A redução do potencial de crescimento fica comprovada quando olhamos para a situação do déficit em conta corrente do balanço de pagamentos. Em 2019 o déficit em conta corrente fechou em 2,76% do PIB apesar da economia brasileira estar crescendo a um ritmo pouco maior do que 1% a.a desde 2017. Esses números mostram claramente que uma aceleração significativa do crescimento da economia brasileira – por exemplo, para a sua tendência de longo-prazo de 2,88% – deverá produzir um aumento insustentável no déficit em conta corrente, o qual poderá facilmente passar de 4% do PIB. Nessas condições, a restrição externa (ver https://jlcoreiro.wordpress.com/2019/12/06/sobre-a-tal-da-restricao-externa/)  irá impor um crescimento medíocre para a economia brasileira nos próximos anos.
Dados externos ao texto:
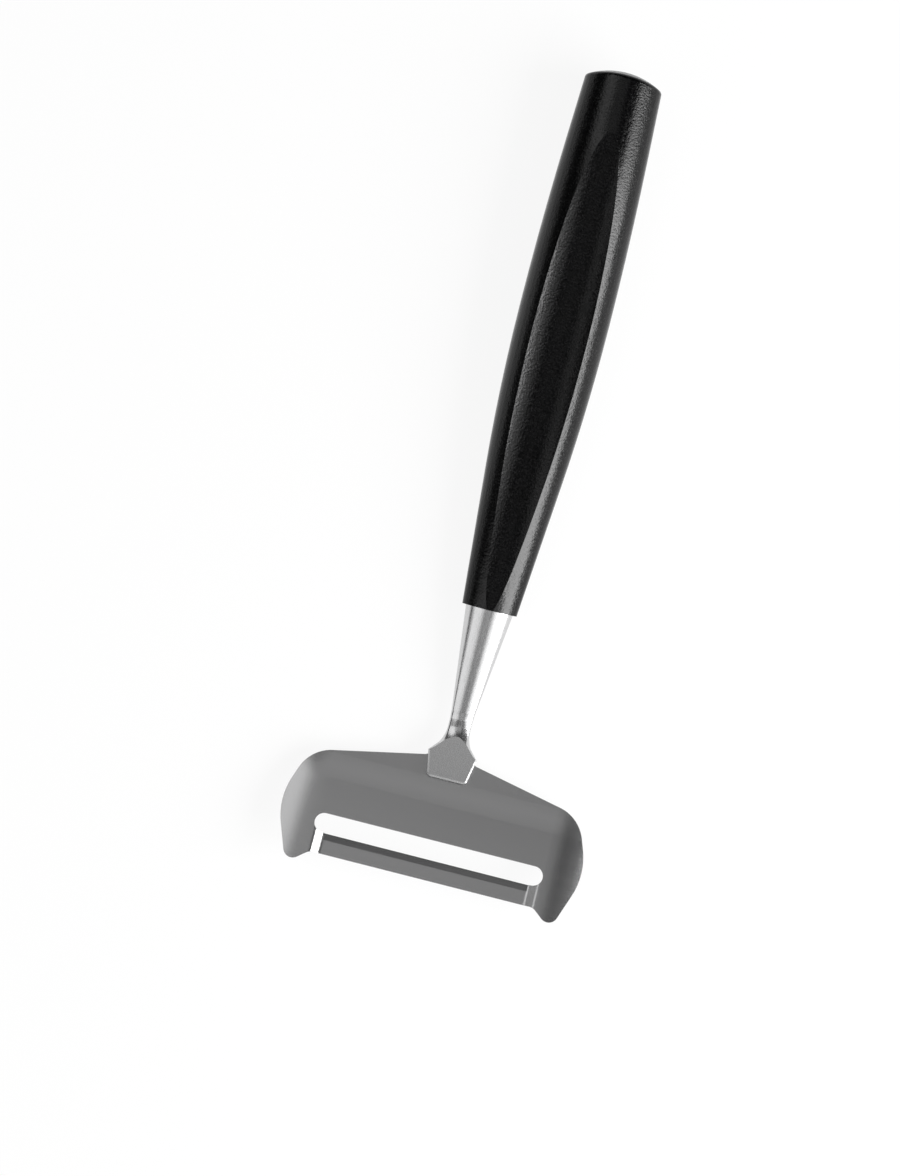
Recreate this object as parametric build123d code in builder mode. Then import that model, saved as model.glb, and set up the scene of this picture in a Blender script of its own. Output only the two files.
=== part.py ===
from build123d import *
import math
import os

# A hand-held cheese slicer in millimetres, top side up.
# The handle's axis is the Y axis: its front face is at the origin, its butt toward +Y.
# The steel neck and the head plate reach toward -Y and rise toward +Z.

os.makedirs("parts", exist_ok=True)

# Handle: an oval of four arcs that widens in a straight taper from its front face,
# swells to its belly and narrows again to its domed butt.
handle_length = 160.2
handle_front_width = 16.34
handle_flattening = 2.7
handle_side_reach = 5
front_taper = 4.66
front_taper_length = 40
front_swell_radius = 590
back_swell_radius = 1100
back_taper = 2.62
butt_dome_radius = 22
butt_edge_radius = 1.2

# The long hollow in the handle's top, and the same one below.
scallop_radius = 20
scallop_front_floor = 5.42
scallop_slope = 0.745
scallop_straight_share = 0.528
scallop_rise_radius = 762

# Neck: an oval of four arcs too. It tapers to its waist, bends up there and flares.
neck_root_width = 14.1
neck_flattening = 1.9
neck_side_reach = 2.35
neck_taper = 6.6
neck_taper_length = 31
neck_waist_radius = 20
neck_bend_radius = 15
neck_rise = 9
neck_flare_radius = 10.4
neck_flare_length = 8.25

# Foot: the flat end of the neck that laps over the head plate.
foot_thickness = 3.6
foot_length = 7.5
foot_width = 14.5
foot_end_width = 11.6
foot_back_width = 10
foot_back_length = 2.6
foot_back_radius = 0.8
foot_end_radius = 1.3
foot_bevel = 0.5
foot_bevel_angle = 45

# Tang: the flat end of the neck inside the handle.
tang_length = 62
tang_width = 9
tang_thickness = 3.2
tang_end_radius = 2
tang_notch_radius = 1.5
tang_notch_shares = [0.355, 0.71]
tang_clearance = 0.1

# Head plate, from the neck's shoulder on. Corners: shares of its half width and depth.
sheet_thickness = 1.1
plate_width = 92.2
plate_depth = 42.1
wing_shoulder_shares = (0.8785, 0.1971)
wing_flank_shares = (1, 0.5739)
wing_tip_shares = (0.8568, 1)
strip_corner_shares = (0.7223, 0.8812)
wing_shoulder_radius = 11.3
wing_flank_radius = 20.4
wing_tip_radius = 2.77
strip_corner_radius = 3.5

# Tongue of the plate under the foot.
tongue_width = 12.8
tongue_root = 1.19
tongue_back = 0.6
tongue_corner_radius = 0.8
tongue_root_radius = 1.8
tongue_clearance = 0.1

# The plate bends up from its rim, and its wings curve down beyond the slot's ends.
rim_bend_radius = 70
rim_bend = 6
crown_radius = 42

# The slot, and the strip beyond it that is pressed down and ground to an edge.
slot_place_share = 0.6689
slot_length = 68.2
slot_width = 5.66
strip_drop = 1.3
joggle_run = 3
joggle_radius = 2.5
joggle_margin = 0.1
edge_land = 0.22
edge_bevel_width = 1.9

# How the slicer lies on a table: the thicker butt lifts the handle's axis.
rest_tilt = 2.4

cut_overrun = 3
measuring_tolerance = 0.02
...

Se o crescimento da economia brasileira permanecer num patamar medíocre, então nenhum ajuste fiscal será capaz de “arrumar as contas do governo”. O Brasil irá entrar num jogo perde-perde no qual o Ministério da Economia irá lançar propostas atrás de propostas de emenda constitucional com o objetivo de (sic) acabar com os “privilégios do funcionalismo público”; haja vista que se trata do único segmento da sociedade ainda protegido contra o empobrecimento geral do país, resultante dos efeitos de longo-prazo da crise de 2014-2016.  Já que não é possível aumentar a renda dos que trabalham no setor privado – devido a crescente uberização da economia, filha bastarda da desindustrialização – a solução dos economistas liberais é empobrecer os servidores públicos para assim (sic) diminuir a desigualdade na distribuição de renda no Brasil. E assim nosso país caminha a passos largos para sair da “Armadilha da Renda Média” para cair, talvez para sempre, na “Armadilha da Pobreza”.